Vietnamese reporter beaten unconscious for investigating illegal logging

Reporters Without Borders (RSF) calls on the Vietnamese authorities to identify and punish the clandestine loggers who gave a journalist a severe beating after he discovered a large hoard of illegally-felled precious woods near Pleiku, the capital of Gia Lai province, in Vietnam’s central highlands, on 26 September.

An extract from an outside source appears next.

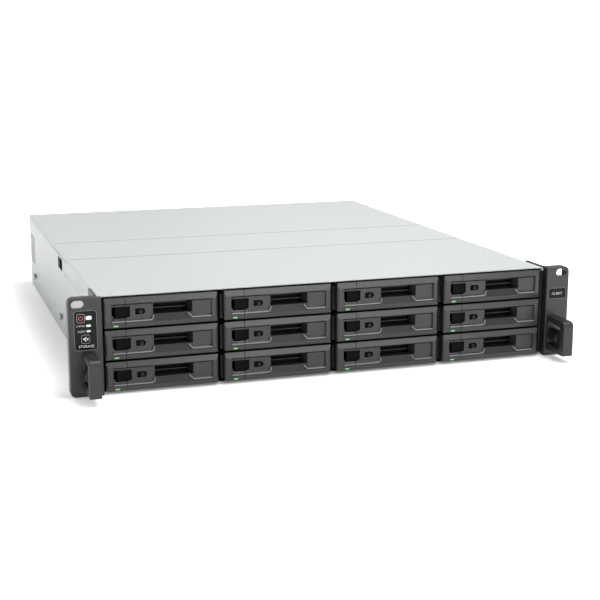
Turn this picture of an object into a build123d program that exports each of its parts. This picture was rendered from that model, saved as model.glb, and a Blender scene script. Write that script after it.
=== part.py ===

A reporter for the official legal affairs magazine Tapchi Luatsu Vietnam (“Vietnam Lawyers’ Gazette”), Kieu Dinh Lieu was hospitalized with cerebral haemorrhaging and concussion after being beaten unconscious by his three assailants.

 

Although working for a media outlet allied with Vietnam’s ruling Communist Party, Lieu has specialized in covering local corruption and, in recent weeks, had been covering illegal logging and trafficking in precious woods in Gia Lai.

 

Shortly before the attack, he called the provincial water and forestry agency to report the presence of three trucks loaded with illegally-felled timber. The newspaper Nguoi Lao Dong reported that, after beating him unconscious, his attackers destroyed his car in order to eliminate any recording he might have made.

 

“By courageously investigating corruption and illegal logging, Kieu Dinh Lieu acted in the Vietnamese public’s interest,” said Daniel Bastard, the head of RSF’s Asia-Pacific desk. “The beating he received is all the more shocking because Vietnamese journalists must constantly make concessions to state propaganda requirements. We urge the authorities to ensure that those responsible for this attack do not go unpunished.”

 

“Only one editor”

 

In the absence of editorially independent media outlets, Vietnamese journalists must fight to do professional reporting and to get the resulting stories published.

 

Pham Doan Trang, a journalist who won RSF’s Prize for Impact less than a month ago and who began her career working for the official media, said this about press freedom in Vietnam in a video sent to RSF: “Here we have about a thousand ‘official’ media outlets but only one editor, the head of the Communist Party’s propaganda department.”

 

Vietnam has been languishing for years near the bottom of RSF's  World Press Freedom Index and is ranked 176th out of 180 countries in the 2019 Index.